=== Source excerpt ===
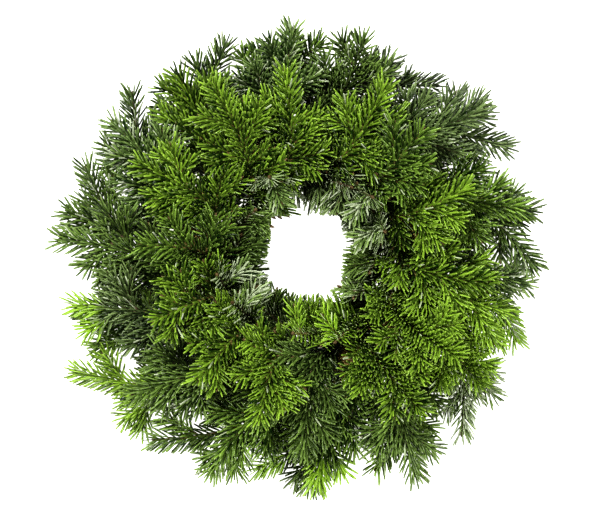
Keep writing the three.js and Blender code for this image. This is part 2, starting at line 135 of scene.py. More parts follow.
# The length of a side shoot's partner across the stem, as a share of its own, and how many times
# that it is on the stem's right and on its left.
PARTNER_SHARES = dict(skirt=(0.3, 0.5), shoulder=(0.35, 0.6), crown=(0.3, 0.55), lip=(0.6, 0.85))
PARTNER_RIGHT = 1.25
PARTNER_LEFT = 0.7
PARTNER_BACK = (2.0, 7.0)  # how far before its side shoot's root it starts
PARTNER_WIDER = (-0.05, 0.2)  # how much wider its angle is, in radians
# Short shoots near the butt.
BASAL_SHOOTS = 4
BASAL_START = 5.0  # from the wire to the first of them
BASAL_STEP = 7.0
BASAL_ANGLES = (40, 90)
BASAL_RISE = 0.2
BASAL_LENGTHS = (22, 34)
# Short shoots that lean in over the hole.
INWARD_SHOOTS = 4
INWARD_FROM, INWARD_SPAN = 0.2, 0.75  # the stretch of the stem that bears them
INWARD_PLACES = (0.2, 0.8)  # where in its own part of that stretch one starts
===
● Task goal
Word for word, write out the data.

● Solution to the exercise
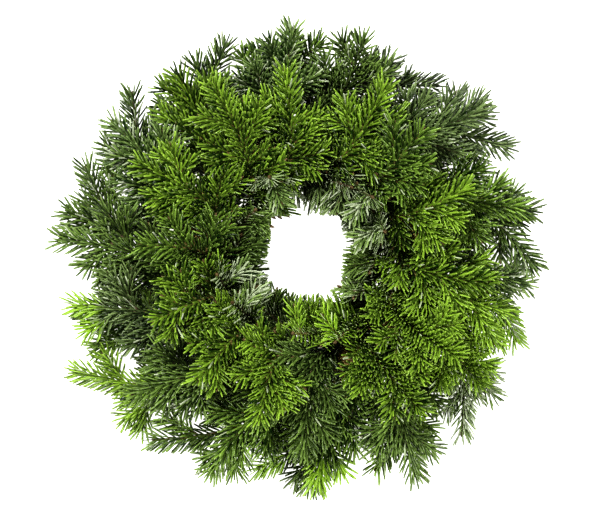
Keep writing the three.js and Blender code for this image. This is part 2, starting at line 135 of scene.py. More parts follow.
# The length of a side shoot's partner across the stem, as a share of its own, and how many times
# that it is on the stem's right and on its left.
PARTNER_SHARES = dict(skirt=(0.3, 0.5), shoulder=(0.35, 0.6), crown=(0.3, 0.55), lip=(0.6, 0.85))
PARTNER_RIGHT = 1.25
PARTNER_LEFT = 0.7
PARTNER_BACK = (2.0, 7.0)  # how far before its side shoot's root it starts
PARTNER_WIDER = (-0.05, 0.2)  # how much wider its angle is, in radians
# Short shoots near the butt.
BASAL_SHOOTS = 4
BASAL_START = 5.0  # from the wire to the first of them
BASAL_STEP = 7.0
BASAL_ANGLES = (40, 90)
BASAL_RISE = 0.2
BASAL_LENGTHS = (22, 34)
# Short shoots that lean in over the hole.
INWARD_SHOOTS = 4
INWARD_FROM, INWARD_SPAN = 0.2, 0.75  # the stretch of the stem that bears them
INWARD_PLACES = (0.2, 0.8)  # where in its own part of that stretch one starts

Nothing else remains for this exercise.